■ **COLLECTED MATERIAL**
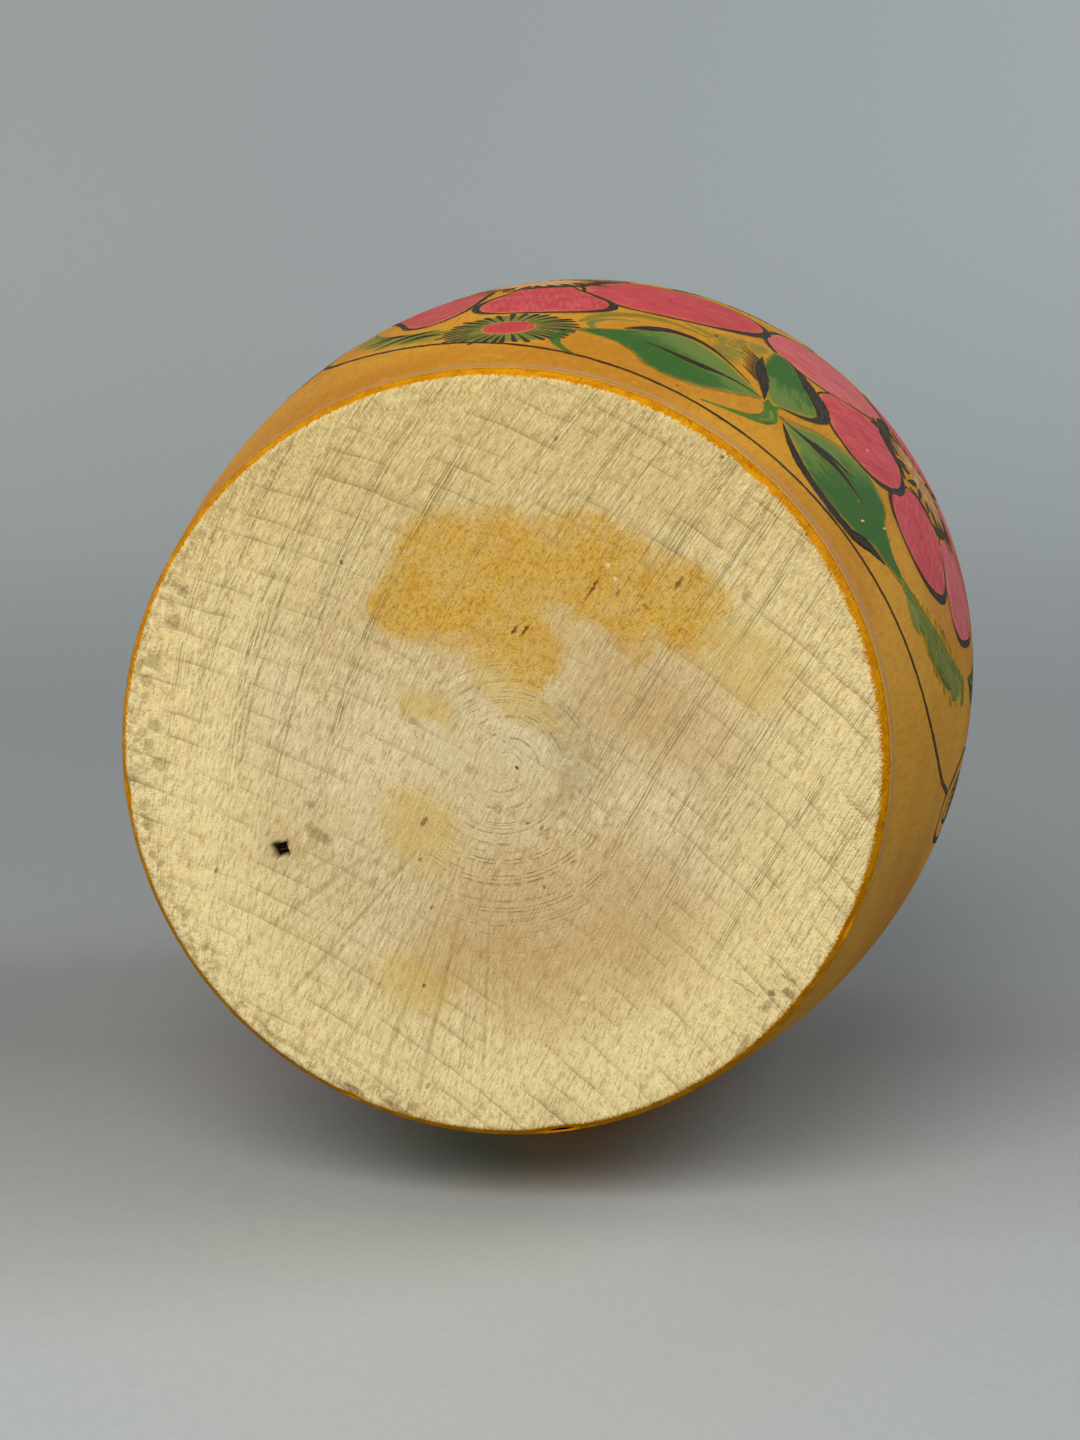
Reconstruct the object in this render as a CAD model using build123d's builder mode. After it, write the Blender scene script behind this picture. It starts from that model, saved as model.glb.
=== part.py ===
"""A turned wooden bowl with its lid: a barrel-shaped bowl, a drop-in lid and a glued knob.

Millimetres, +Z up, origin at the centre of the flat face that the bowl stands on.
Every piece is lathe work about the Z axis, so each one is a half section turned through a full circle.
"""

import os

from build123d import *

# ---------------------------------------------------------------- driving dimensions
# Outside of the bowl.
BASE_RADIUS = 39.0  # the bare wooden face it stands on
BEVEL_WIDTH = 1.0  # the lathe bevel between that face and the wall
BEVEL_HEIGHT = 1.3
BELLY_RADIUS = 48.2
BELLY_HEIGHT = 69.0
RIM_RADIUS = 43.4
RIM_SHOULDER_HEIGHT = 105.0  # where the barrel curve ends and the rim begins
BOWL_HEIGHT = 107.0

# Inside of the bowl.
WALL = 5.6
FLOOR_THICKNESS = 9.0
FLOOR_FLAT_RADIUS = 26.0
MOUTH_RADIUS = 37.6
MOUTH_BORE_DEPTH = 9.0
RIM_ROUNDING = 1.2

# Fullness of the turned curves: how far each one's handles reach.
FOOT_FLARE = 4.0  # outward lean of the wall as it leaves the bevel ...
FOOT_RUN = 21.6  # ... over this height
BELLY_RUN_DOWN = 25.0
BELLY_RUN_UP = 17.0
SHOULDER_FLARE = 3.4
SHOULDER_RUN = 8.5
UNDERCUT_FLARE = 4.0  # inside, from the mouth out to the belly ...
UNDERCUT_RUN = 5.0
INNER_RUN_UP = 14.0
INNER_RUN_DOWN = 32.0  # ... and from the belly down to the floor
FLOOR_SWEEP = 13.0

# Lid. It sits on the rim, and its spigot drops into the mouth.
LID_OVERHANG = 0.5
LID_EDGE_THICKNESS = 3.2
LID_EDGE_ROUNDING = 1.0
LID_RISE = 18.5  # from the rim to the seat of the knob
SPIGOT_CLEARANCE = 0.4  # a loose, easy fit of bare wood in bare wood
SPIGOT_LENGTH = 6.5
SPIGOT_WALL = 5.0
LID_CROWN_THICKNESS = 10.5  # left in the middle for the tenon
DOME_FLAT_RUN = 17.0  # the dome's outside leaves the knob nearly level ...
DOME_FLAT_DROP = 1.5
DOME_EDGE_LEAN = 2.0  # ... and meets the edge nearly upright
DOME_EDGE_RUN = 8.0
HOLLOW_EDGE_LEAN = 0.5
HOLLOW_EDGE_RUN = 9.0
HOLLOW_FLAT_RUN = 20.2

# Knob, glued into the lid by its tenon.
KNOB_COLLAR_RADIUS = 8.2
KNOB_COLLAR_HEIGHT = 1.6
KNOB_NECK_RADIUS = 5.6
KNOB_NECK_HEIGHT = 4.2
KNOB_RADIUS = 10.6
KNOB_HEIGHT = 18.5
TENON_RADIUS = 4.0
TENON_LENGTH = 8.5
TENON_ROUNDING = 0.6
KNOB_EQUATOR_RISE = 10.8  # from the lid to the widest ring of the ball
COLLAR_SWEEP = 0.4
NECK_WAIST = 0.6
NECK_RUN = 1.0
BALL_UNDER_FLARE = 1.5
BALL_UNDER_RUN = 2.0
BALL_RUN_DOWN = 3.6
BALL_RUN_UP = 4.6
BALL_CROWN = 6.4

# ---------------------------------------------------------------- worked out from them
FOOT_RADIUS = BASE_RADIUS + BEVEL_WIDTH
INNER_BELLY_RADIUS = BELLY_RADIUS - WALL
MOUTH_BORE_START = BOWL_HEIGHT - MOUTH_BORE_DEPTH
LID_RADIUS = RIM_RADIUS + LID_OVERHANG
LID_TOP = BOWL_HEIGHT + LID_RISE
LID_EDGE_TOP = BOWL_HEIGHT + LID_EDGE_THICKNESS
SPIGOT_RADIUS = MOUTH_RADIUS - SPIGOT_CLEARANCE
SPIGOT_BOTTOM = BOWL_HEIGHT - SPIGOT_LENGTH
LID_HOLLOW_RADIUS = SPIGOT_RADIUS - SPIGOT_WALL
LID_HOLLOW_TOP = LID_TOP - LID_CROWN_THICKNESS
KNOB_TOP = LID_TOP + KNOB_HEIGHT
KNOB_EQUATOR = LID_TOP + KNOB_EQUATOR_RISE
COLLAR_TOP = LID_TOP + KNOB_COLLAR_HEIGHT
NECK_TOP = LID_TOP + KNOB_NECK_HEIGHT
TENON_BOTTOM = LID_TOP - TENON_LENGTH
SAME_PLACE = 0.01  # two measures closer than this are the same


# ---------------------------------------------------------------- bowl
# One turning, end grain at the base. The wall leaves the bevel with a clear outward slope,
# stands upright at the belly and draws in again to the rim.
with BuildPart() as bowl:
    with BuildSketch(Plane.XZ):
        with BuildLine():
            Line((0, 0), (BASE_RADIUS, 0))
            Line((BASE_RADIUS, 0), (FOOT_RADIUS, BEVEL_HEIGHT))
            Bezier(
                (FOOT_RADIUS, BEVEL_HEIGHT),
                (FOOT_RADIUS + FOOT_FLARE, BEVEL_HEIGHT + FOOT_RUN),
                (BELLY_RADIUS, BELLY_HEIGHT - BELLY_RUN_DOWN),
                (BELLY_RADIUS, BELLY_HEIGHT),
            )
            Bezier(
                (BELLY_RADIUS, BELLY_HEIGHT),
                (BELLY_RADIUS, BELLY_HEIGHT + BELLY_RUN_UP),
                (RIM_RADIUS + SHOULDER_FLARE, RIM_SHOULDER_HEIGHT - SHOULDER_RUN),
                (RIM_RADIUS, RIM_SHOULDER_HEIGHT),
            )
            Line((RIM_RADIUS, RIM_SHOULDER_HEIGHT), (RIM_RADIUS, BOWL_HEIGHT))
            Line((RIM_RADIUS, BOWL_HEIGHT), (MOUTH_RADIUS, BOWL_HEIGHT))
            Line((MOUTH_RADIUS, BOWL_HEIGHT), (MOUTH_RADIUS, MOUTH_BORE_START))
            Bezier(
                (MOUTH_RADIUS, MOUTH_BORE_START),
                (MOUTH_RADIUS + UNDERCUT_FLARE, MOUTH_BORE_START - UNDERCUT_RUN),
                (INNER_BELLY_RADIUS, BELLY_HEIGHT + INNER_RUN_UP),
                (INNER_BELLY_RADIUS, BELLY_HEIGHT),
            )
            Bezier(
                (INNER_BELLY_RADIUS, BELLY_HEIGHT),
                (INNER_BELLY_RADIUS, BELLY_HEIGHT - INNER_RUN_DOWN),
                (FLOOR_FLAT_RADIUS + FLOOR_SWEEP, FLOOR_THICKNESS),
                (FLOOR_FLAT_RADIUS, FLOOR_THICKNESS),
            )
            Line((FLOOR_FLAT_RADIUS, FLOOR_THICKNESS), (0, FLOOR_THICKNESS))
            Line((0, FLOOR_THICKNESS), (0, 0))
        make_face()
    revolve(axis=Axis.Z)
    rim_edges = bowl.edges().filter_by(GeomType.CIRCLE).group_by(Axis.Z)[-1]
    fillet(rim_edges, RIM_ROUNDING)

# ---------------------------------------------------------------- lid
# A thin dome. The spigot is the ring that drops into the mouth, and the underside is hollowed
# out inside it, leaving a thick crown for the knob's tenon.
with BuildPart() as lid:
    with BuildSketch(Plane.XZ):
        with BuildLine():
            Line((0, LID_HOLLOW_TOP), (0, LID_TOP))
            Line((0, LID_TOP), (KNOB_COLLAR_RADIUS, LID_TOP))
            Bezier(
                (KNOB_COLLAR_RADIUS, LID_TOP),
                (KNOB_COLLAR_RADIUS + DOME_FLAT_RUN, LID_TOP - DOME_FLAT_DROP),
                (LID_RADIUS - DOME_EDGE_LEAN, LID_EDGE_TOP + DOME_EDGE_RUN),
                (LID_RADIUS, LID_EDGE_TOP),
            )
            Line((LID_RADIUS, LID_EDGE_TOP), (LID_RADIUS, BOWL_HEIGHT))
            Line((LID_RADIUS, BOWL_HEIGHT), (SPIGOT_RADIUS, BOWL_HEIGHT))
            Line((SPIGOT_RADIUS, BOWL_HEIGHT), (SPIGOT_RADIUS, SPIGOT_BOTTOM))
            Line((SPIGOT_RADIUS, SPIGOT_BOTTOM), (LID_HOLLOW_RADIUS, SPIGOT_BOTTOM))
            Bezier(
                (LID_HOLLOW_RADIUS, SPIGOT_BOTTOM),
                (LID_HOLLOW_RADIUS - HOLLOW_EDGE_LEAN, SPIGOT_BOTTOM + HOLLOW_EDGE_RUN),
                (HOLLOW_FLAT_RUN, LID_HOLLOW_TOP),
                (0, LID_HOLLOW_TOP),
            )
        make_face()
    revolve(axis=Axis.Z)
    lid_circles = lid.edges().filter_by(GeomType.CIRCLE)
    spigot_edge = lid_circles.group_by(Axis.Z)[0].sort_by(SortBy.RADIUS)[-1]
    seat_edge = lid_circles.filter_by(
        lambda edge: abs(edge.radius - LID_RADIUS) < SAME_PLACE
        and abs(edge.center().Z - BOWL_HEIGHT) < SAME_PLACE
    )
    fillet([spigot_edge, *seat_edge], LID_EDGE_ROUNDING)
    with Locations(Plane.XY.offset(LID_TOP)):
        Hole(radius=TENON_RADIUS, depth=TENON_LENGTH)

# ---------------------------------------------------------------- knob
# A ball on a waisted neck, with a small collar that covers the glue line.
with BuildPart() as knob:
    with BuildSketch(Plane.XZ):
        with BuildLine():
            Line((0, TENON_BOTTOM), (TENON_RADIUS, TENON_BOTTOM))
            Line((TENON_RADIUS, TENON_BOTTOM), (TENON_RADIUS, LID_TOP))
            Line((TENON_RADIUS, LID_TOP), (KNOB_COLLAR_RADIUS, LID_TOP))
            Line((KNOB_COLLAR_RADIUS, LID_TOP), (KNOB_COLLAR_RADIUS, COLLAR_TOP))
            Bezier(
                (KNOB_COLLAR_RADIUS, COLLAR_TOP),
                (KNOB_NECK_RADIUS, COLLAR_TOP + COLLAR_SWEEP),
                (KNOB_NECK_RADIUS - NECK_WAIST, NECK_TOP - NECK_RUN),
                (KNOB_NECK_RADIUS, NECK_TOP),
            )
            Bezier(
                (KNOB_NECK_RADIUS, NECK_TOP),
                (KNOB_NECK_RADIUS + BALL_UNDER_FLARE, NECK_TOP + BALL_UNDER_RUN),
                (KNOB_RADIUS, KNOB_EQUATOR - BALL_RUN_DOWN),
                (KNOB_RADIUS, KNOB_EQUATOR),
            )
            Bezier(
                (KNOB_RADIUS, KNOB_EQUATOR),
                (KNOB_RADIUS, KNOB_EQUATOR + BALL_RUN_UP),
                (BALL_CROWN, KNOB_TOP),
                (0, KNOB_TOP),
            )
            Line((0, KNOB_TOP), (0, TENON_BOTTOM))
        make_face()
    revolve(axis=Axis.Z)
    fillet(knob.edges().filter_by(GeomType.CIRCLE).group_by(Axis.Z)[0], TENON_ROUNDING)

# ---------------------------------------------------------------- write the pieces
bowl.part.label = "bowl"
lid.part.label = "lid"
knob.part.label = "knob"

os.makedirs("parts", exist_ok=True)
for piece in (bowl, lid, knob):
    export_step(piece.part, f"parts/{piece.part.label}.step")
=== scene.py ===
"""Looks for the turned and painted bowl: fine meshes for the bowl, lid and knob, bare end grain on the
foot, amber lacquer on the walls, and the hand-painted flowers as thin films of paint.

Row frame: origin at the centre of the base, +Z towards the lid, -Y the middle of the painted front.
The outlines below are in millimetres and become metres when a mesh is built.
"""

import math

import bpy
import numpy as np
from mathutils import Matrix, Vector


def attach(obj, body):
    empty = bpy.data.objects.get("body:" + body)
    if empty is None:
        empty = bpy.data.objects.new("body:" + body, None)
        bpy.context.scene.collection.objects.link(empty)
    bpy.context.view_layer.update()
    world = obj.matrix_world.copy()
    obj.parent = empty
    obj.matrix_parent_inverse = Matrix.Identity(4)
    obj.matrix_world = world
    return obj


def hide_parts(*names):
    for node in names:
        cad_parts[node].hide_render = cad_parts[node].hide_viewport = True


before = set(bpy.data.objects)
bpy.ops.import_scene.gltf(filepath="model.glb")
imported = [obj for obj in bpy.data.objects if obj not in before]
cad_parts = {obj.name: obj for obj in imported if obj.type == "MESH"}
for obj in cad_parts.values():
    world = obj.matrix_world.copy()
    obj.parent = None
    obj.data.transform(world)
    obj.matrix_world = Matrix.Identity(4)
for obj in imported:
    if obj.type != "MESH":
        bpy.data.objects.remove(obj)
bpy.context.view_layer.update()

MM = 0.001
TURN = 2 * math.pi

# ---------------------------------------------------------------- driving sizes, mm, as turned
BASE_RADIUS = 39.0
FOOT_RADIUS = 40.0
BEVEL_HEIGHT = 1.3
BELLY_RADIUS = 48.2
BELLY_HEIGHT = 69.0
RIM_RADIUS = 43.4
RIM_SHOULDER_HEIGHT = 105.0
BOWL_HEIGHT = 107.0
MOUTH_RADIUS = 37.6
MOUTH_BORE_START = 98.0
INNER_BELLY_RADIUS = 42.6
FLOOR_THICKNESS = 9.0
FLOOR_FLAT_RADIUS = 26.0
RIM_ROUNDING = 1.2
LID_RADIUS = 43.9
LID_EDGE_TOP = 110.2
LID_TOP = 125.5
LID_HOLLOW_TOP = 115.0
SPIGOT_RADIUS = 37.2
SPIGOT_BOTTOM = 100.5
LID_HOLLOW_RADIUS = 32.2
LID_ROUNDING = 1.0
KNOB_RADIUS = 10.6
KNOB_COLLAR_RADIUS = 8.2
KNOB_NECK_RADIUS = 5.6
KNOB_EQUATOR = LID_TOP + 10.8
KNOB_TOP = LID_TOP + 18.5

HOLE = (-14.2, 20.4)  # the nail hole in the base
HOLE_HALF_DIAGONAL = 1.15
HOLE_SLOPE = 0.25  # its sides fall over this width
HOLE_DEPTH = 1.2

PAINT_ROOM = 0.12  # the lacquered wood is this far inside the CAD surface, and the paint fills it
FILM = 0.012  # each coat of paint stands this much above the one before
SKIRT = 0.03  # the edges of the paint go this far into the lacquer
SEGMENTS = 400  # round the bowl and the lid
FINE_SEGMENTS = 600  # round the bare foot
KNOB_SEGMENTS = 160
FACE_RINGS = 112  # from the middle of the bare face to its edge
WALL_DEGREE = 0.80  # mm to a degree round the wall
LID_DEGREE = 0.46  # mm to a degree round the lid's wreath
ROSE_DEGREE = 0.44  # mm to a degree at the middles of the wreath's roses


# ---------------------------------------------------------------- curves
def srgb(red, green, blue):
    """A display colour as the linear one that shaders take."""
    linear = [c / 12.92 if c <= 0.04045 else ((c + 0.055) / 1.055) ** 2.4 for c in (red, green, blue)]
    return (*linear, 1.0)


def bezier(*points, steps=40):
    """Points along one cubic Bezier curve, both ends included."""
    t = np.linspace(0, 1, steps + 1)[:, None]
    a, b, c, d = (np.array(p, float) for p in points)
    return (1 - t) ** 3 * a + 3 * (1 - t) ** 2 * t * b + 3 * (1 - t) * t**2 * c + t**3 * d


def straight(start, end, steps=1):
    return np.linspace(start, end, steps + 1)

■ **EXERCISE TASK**
Retype only this portion of the data above: the line containing "write the pieces", the line containing "foot, amber lacquer", and all lines between them, exactly.

■ **TASK RESULT**
# ---------------------------------------------------------------- write the pieces
bowl.part.label = "bowl"
lid.part.label = "lid"
knob.part.label = "knob"

os.makedirs("parts", exist_ok=True)
for piece in (bowl, lid, knob):
    export_step(piece.part, f"parts/{piece.part.label}.step")
=== scene.py ===
"""Looks for the turned and painted bowl: fine meshes for the bowl, lid and knob, bare end grain on the
foot, amber lacquer on the walls, and the hand-painted flowers as thin films of paint.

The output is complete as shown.